::: INPUT MATERIAL :::

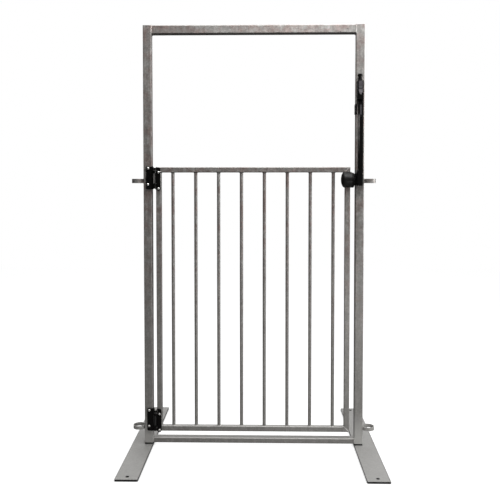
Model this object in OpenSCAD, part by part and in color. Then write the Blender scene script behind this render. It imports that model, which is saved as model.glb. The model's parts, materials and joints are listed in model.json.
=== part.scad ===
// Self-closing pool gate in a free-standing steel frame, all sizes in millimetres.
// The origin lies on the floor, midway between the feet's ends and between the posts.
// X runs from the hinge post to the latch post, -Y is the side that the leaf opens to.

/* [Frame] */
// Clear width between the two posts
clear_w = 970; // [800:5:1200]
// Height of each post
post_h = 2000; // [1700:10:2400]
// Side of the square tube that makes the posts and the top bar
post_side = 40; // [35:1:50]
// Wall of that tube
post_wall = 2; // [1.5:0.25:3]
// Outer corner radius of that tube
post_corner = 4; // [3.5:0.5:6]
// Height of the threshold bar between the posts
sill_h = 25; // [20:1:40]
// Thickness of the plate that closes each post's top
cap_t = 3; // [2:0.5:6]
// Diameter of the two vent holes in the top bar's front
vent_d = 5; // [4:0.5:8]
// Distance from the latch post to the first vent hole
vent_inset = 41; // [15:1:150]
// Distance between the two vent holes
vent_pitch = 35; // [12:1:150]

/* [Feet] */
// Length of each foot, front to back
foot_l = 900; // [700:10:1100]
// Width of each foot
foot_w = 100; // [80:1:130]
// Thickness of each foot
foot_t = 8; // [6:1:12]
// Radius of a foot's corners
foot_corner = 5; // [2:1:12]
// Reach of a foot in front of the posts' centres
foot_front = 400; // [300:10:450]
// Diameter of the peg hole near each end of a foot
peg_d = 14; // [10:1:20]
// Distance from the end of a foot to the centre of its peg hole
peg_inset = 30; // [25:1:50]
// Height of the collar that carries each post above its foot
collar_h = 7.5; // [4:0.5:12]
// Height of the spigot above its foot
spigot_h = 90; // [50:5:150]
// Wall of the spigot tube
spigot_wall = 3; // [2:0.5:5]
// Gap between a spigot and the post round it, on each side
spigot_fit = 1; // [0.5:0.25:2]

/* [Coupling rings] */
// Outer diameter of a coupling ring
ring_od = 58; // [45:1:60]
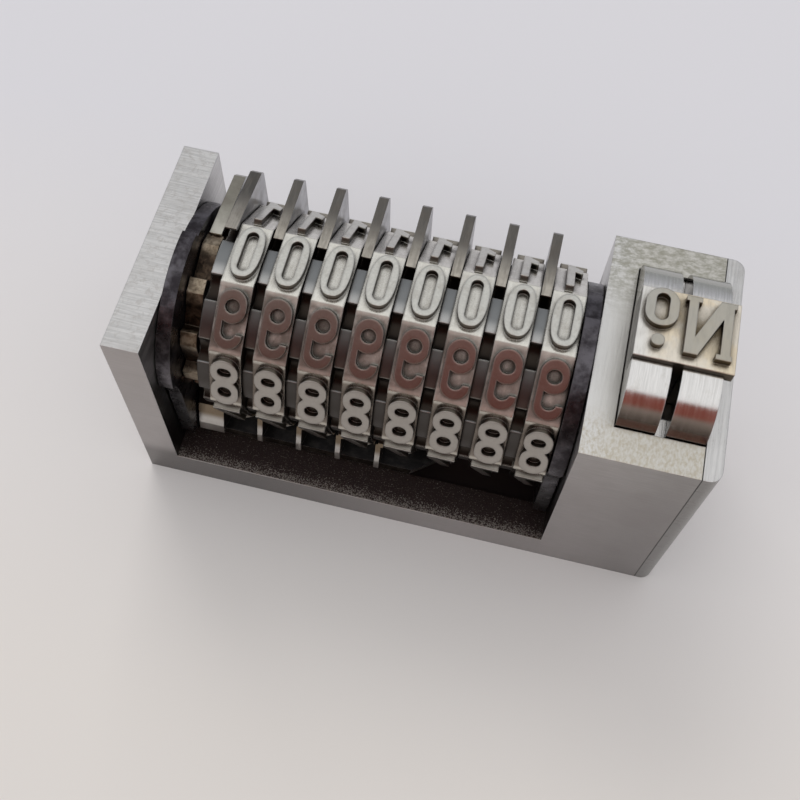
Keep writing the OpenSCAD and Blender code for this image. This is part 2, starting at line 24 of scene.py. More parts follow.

:::

Write the listing out again, exactly as it reads.

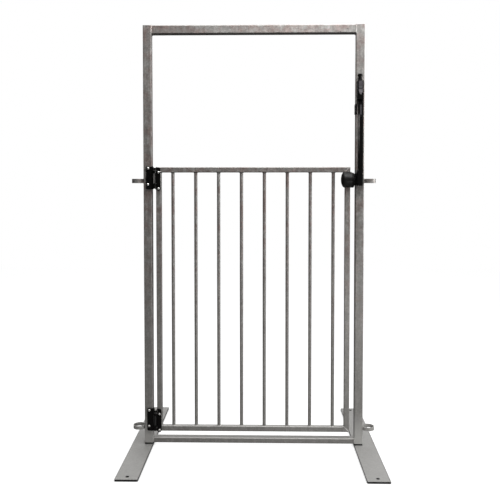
Model this object in OpenSCAD, part by part and in color. Then write the Blender scene script behind this render. It imports that model, which is saved as model.glb. The model's parts, materials and joints are listed in model.json.
=== part.scad ===
// Self-closing pool gate in a free-standing steel frame, all sizes in millimetres.
// The origin lies on the floor, midway between the feet's ends and between the posts.
// X runs from the hinge post to the latch post, -Y is the side that the leaf opens to.

/* [Frame] */
// Clear width between the two posts
clear_w = 970; // [800:5:1200]
// Height of each post
post_h = 2000; // [1700:10:2400]
// Side of the square tube that makes the posts and the top bar
post_side = 40; // [35:1:50]
// Wall of that tube
post_wall = 2; // [1.5:0.25:3]
// Outer corner radius of that tube
post_corner = 4; // [3.5:0.5:6]
// Height of the threshold bar between the posts
sill_h = 25; // [20:1:40]
// Thickness of the plate that closes each post's top
cap_t = 3; // [2:0.5:6]
// Diameter of the two vent holes in the top bar's front
vent_d = 5; // [4:0.5:8]
// Distance from the latch post to the first vent hole
vent_inset = 41; // [15:1:150]
// Distance between the two vent holes
vent_pitch = 35; // [12:1:150]

/* [Feet] */
// Length of each foot, front to back
foot_l = 900; // [700:10:1100]
// Width of each foot
foot_w = 100; // [80:1:130]
// Thickness of each foot
foot_t = 8; // [6:1:12]
// Radius of a foot's corners
foot_corner = 5; // [2:1:12]
// Reach of a foot in front of the posts' centres
foot_front = 400; // [300:10:450]
// Diameter of the peg hole near each end of a foot
peg_d = 14; // [10:1:20]
// Distance from the end of a foot to the centre of its peg hole
peg_inset = 30; // [25:1:50]
// Height of the collar that carries each post above its foot
collar_h = 7.5; // [4:0.5:12]
// Height of the spigot above its foot
spigot_h = 90; // [50:5:150]
// Wall of the spigot tube
spigot_wall = 3; // [2:0.5:5]
// Gap between a spigot and the post round it, on each side
spigot_fit = 1; // [0.5:0.25:2]

/* [Coupling rings] */
// Outer diameter of a coupling ring
ring_od = 58; // [45:1:60]
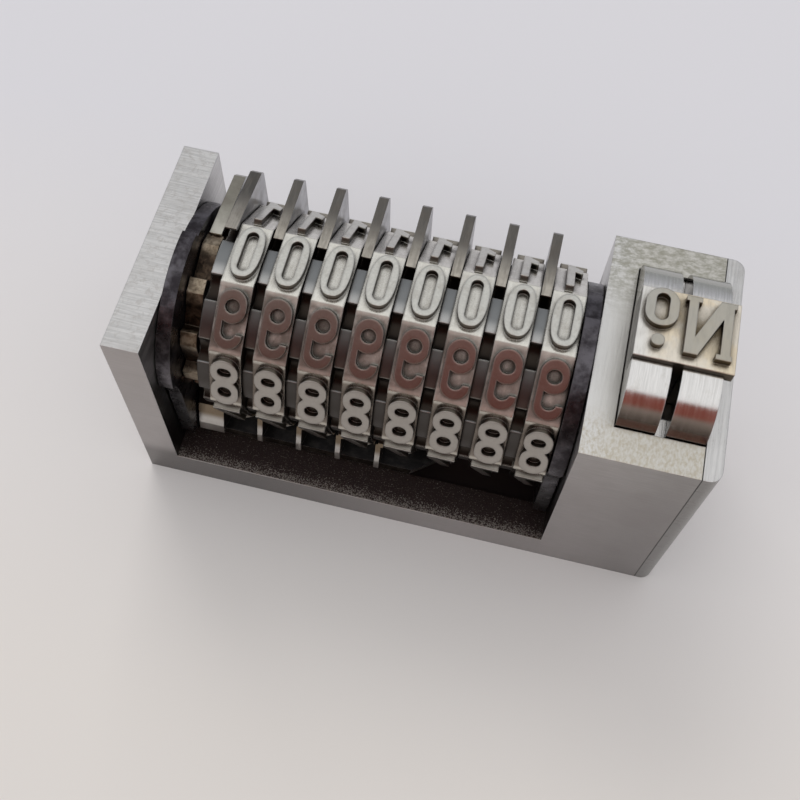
Keep writing the OpenSCAD and Blender code for this image. This is part 2, starting at line 24 of scene.py. More parts follow.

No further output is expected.